Recorded data:
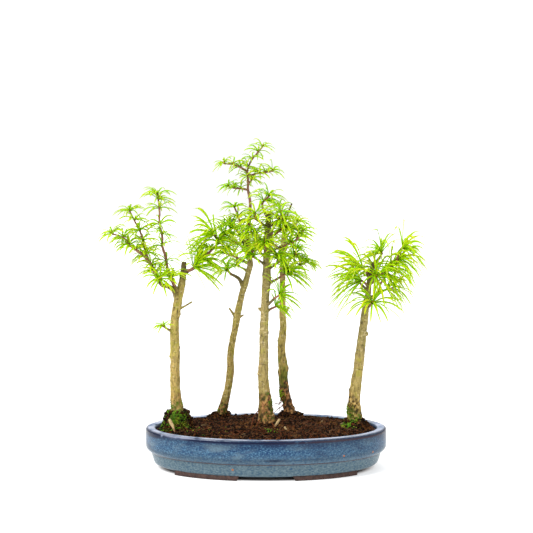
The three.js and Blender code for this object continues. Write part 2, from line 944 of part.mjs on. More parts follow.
// The peat fills the pot to just under its lip. It has a mound round the foot of each trunk, a
// pocket over each drain screen, and a plain hole for each trunk with its roots.
function makeSoil() {
  const wall = POT.halfLength - POT.wallInset - GAP;
  const rim = POT.halfLength - POT.rebate.inset - GAP;
  const section = new THREE.Path();
  section.moveTo(0, POT.floorTop + GAP);
  section.lineTo(POT.halfLength - POT.floorInset, POT.floorTop + GAP);
  section.quadraticCurveTo(wall - 1, POT.floorTop + GAP, wall, POT.floorTop + POT.floorRise);
  section.lineTo(rim - GAP, SOIL.edgeHeight - SOIL.shoulder.drop);
  section.lineTo(rim - SOIL.shoulder.inset, SOIL.edgeHeight);
  const profile = section.getPoints(2);
  for (const share of [0.7, 0.35, 0]) {
    const height = SOIL.edgeHeight + SOIL.crown * (1 - share * share);
    profile.push(new THREE.Vector2(share * rim, height));
  }
  const geometry = ovalLathe(profile);
  const position = geometry.getAttribute("position");
  for (let i = 0; i < position.count; i++) {
    if (position.getZ(i) <= SOIL.edgeHeight) continue;
    const wave =
      Math.sin(position.getX(i) / SOIL.rippleLength) *
      Math.cos(position.getY(i) / SOIL.rippleLength);
    position.setZ(i, position.getZ(i) + SOIL.ripple * wave);
  }
  const mounds = TREES.map(({ trunk: [, [x, y]], mound: [radius, top] }) => {
    const rise = top - SOIL.moundFoot;
    const crest = SOIL.moundTaper * radius;
    const mound = new THREE.CylinderGeometry(crest, radius, rise, SOIL.moundFacets);
    return solidOf(mound.rotateX(Math.PI / 2).translate(x, y, SOIL.moundFoot + rise / 2));
  });
  const pockets = [-1, 1].map((side) => {
    const width = SCREEN.side + 2 * GAP;
    const height = 2 * (SCREEN.thickness + 2 * GAP);
    const pocket = new THREE.BoxGeometry(width, width, height);
    return solidOf(pocket.translate(side * DRAIN.reach, 0, POT.floorTop));
  });
  const stumps = TREES.map((tree) => stumpSolid(tree, GAP));
  const soil = [...pockets, ...stumps].reduce(
    (solid, cut) => solid.subtract(cut),
    joined([solidOf(geometry), ...mounds]),
  );
  return meshOf("soil", soil, FINISH.peat);
}

// The straight stretches that needles keep clear of, each with the name of the piece it is in.
class Thicket {
  constructor() {
    this.stretches = [];
  }

  add(owner, { points, radii }) {
    for (let i = 1; i < points.length; i++) {
      const line = new THREE.Line3(points[i - 1], points[i]);
      const radius = Math.max(radii[i - 1], radii[i]);
      const middle = line.getCenter(new THREE.Vector3());
      this.stretches.push({ owner, line, radius, middle, half: line.distance() / 2 });
    }
  }

  clears(owner, points, radius) {
    for (let i = 1; i < points.length; i++) {
      const line = new THREE.Line3(points[i - 1], points[i]);
      const middle = line.getCenter(new THREE.Vector3());
      const half = line.distance() / 2;
      for (const other of this.stretches) {
        if (other.owner === owner) continue;
        const room = other.radius + radius + GAP;
        if (other.middle.distanceTo(middle) > other.half + half + room) continue;
        if (line.distanceSqToLine3(other.line) < room * room) return false;
      }
    }
    return true;
  }
}

// A point of a stem at a share of its length, with the stem's direction there.
function stemPoint(points, share) {
  const lengths = points.slice(1).map((point, i) => point.distanceTo(points[i]));
  let left = share * lengths.reduce((sum, length) => sum + length, 0);
  let i = 0;
  while (i < lengths.length - 1 && left > lengths[i]) {
    left -= lengths[i];
    i += 1;
  }
  const along = points[i + 1].clone().sub(points[i]).normalize();
  return { centre: points[i].clone().addScaledVector(along, left), along };
}

// The way a spur faces: round the stem by the golden angle from the spur before, and upwards.
// The last spur looks on along the stem.
function spurAxis(along, order, atTip, lean) {
  const level = along.clone().cross(UP);
  const side = level.lengthSq() > 1e-4 ? level.normalize() : new THREE.Vector3(1, 0, 0);
  const over = side.clone().cross(along);
  const turn = THREE.MathUtils.degToRad(NEEDLE.goldenAngle * order);
  const axis = new THREE.Vector3().addScaledVector(UP, SPUR.rise).add(lean);
  if (atTip) return axis.addScaledVector(along, SPUR.tipOnward).normalize();
  axis.addScaledVector(along, SPUR.onward);
  axis.addScaledVector(side, SPUR.outward * Math.cos(turn));
  axis.addScaledVector(over, SPUR.outward * Math.sin(turn));
  return axis.normalize();
}

// A needle's root, its bend and its tip: it leaves the spur straight and droops from the bend on.
function needlePoints(root, outward, length, droop) {
  const points = [root];
  const stretches = [
    { middle: NEEDLE.bend / 2, part: NEEDLE.bend },
    { middle: (1 + NEEDLE.bend) / 2, part: 1 - NEEDLE.bend },
  ];
  for (const { middle, part } of stretches) {
    const sag = droop * Math.pow(middle, NEEDLE.droopPower);
    const way = outward.clone().addScaledVector(UP, -sag);
    points.push(points.at(-1).clone().addScaledVector(way.normalize(), length * part));
  }
  return points;
}

// A three-sided needle, pointed at both ends, with its flat face towards the spur's axis and its
// keel underneath. A sphere of three by two facets has just its five points.
function needleSolid([root, bend, tip], axis) {
  const along = tip.clone().sub(root).normalize();
  const side = axis.clone().cross(along).normalize();
  const keel = side.clone().cross(along);
  const geometry = new THREE.SphereGeometry(1, 3, 2);
  const position = geometry.getAttribute("position");
  for (let i = 0; i < position.count; i++) {
    const height = Math.round(position.getY(i));
    const point = { "-1": root, 0: bend, 1: tip }[height].clone();
    if (height === 0) {
      point.addScaledVector(side, (position.getX(i) * NEEDLE.width) / Math.sqrt(3));
      point.addScaledVector(keel, (position.getZ(i) * NEEDLE.thickness) / 1.5);
    }
    position.setXYZ(i, point.x, point.y, point.z);
  }
  return solidOf(geometry);
}

// A rosette of needles spread round its spur by the golden angle, the outer ones the longest. A
// needle that would cross another piece is turned a little, or shortened, or left out.
function rosette(owner, stem, share, order, thicket, number) {
  const { centre, along } = stemPoint(stem.points, share);
  const axis = spurAxis(along, order, share === 1, stem.lean);
  const side = axis.clone().cross(new THREE.Vector3(0.2, 0.9, 0.4)).normalize();
  const over = axis.clone().cross(side);
  const solids = [];
  for (let j = 0; j < stem.needles; j++) {
    const i = NEEDLE.every * j + 1;
    const age = (i + 0.5) / (NEEDLE.every * stem.needles);
    const polar = THREE.MathUtils.degToRad(
      THREE.MathUtils.lerp(...stem.fan, Math.sqrt(age)) +
        NEEDLE.polarChance * (chance(i, number) - 0.5),
    );
    const swerve = NEEDLE.azimuthChance * (chance(i + 50, number) - 0.5);
    const azimuth = NEEDLE.goldenAngle * i + swerve;
    const luck = NEEDLE.lengthChance * chance(i + 100, number);
    const full = stem.needle * (NEEDLE.length + NEEDLE.lengthByAge * age + luck);
    const slide = NEEDLE.stagger * (chance(i + 150, number) - 0.5);
    const back = share === 1 ? NEEDLE.stagger / 2 : 0;
    const foot = centre.clone().addScaledVector(along, slide - back);
    const points = clearNeedle(full, (length, turned) => {
      const around = THREE.MathUtils.degToRad(azimuth + turned);
      const outward = axis.clone().multiplyScalar(Math.cos(polar));
      outward.addScaledVector(side, Math.sin(polar) * Math.cos(around));
      outward.addScaledVector(over, Math.sin(polar) * Math.sin(around));
      const root = foot.clone().addScaledVector(outward, -NEEDLE.sunk);
      const tried = needlePoints(root, outward, length, stem.droop);
      return thicket.clears(owner, tried, NEEDLE.width / 2) ? tried : null;
    });
    if (!points) continue;
    thicket.add(owner, { points, radii: points.map(() => NEEDLE.width / 2) });
    solids.push(needleSolid(points, axis));
  }
  return solids;
}

function clearNeedle(full, attempt) {
  for (const shortened of [1, 0.8, 0.6]) {
    for (const turned of [0, 14, -14, 28, -28, 42, -42]) {
      const points = attempt(full * shortened, turned);
      if (points) return points;
    }
  }
  return null;
}

// All leafy stems: the stem of each limb, with its branches fused to it.
function leafyStems() {
  return TREES.flatMap((tree) => tree.limbs)
    .filter((limb) => limb.spurs)
    .map((limb) => {
      const parts = [limb, ...(limb.branches ?? [])].map((part) => ({
        ...splitLimb(part).stem,
        spurs: part.spurs,
        needle: part.needle ?? limb.needle,
        needles: part.needles ?? limb.needles ?? NEEDLE.usual,
        lean: vector(part.lean ?? [0, 0, 0]),
        fan: part.fan ?? NEEDLE.usualFan,
        droop: part.droop ?? NEEDLE.droop,
      }));
      return { name: limb.name, parts };
    });
}

function fillThicket(stems) {
  const thicket = new Thicket();
  for (const tree of TREES) {
    thicket.add(tree.name, trunkLine(tree));
    for (const limb of tree.limbs) {
      const { wood } = splitLimb(limb);
      if (wood) thicket.add(tree.name, wood);
    }
  }
  for (const { name, parts } of stems) {
    for (const part of parts) thicket.add(name, part);
  }
  return thicket;
}

function makeFoliage() {
  const stems = leafyStems();
  const thicket = fillThicket(stems);
  let number = 0;
  return stems.map(({ name, parts }) => {
    const cores = parts.map((part) => limbSolid(part, STEM_SIDES));
    const needles = parts.flatMap((stem) =>
      stem.spurs.flatMap((share, order) => {
        number += 1;
        return rosette(name, stem, share, order, thicket, number);
      }),
    );
    return meshOf(name, joined([...cores, ...needles]), FINISH.foliage);
  });
}

const bonsai = new THREE.Group();
bonsai.add(makePot());
bonsai.add(makeScreen("left_drain_screen", -1));
bonsai.add(makeScreen("right_drain_screen", 1));
bonsai.add(makeSoil());
for (const tree of TREES) bonsai.add(makeTrunk(tree));
for (const stem of makeFoliage()) bonsai.add(stem);

export default bonsai;
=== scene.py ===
"""Golden larch forest bonsai: five trunks with soft needles, planted in a shallow oval glazed pot.

Sizes and places are in millimetres, and MM turns them into metres where a mesh is made. The
origin is on the ground under the middle of the pot, +X along its length, +Y from its front to its
back, +Z up. Routes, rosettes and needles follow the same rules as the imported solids.
"""

import logging
import math
from collections.abc import Callable
from dataclasses import dataclass, field
from enum import Enum
from functools import cached_property

import bpy
import numpy as np
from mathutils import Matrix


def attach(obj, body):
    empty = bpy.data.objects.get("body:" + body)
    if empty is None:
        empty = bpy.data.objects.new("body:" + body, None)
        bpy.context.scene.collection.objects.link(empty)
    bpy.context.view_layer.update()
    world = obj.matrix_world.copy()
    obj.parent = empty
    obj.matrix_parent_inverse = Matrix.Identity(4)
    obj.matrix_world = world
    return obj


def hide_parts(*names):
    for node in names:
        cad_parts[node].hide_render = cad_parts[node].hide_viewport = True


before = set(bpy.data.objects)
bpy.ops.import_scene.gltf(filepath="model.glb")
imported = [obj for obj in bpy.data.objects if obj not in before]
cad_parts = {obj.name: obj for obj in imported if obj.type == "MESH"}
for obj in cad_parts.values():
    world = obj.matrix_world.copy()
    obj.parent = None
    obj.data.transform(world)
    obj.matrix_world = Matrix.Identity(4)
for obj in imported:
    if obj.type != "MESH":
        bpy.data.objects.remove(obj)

Array = np.ndarray
Material = bpy.types.Material
Piece = bpy.types.Object
Socket = bpy.types.NodeSocket
Pair = tuple[float, float]
Triple = tuple[float, float, float]

LOG = logging.getLogger("bonsai")
MM = 0.001
UP = np.array((0.0, 0.0, 1.0))
GOLDEN_ANGLE = math.radians(137.5)


class Slot(Enum):
    """The record's material slots, one of which place() is given with each piece."""

    GLAZE = "glaze"
    PEAT = "peat"
    BARK = "bark"
    FOLIAGE = "foliage"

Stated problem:
Retype the portion of the data above that starts on the line with "const bonsai = new THREE.Group();" and finishes on the line with "if empty is", including both of those lines.

Worked answer:
const bonsai = new THREE.Group();
bonsai.add(makePot());
bonsai.add(makeScreen("left_drain_screen", -1));
bonsai.add(makeScreen("right_drain_screen", 1));
bonsai.add(makeSoil());
for (const tree of TREES) bonsai.add(makeTrunk(tree));
for (const stem of makeFoliage()) bonsai.add(stem);

export default bonsai;
=== scene.py ===
"""Golden larch forest bonsai: five trunks with soft needles, planted in a shallow oval glazed pot.

Sizes and places are in millimetres, and MM turns them into metres where a mesh is made. The
origin is on the ground under the middle of the pot, +X along its length, +Y from its front to its
back, +Z up. Routes, rosettes and needles follow the same rules as the imported solids.
"""

import logging
import math
from collections.abc import Callable
from dataclasses import dataclass, field
from enum import Enum
from functools import cached_property

import bpy
import numpy as np
from mathutils import Matrix


def attach(obj, body):
    empty = bpy.data.objects.get("body:" + body)
    if empty is None:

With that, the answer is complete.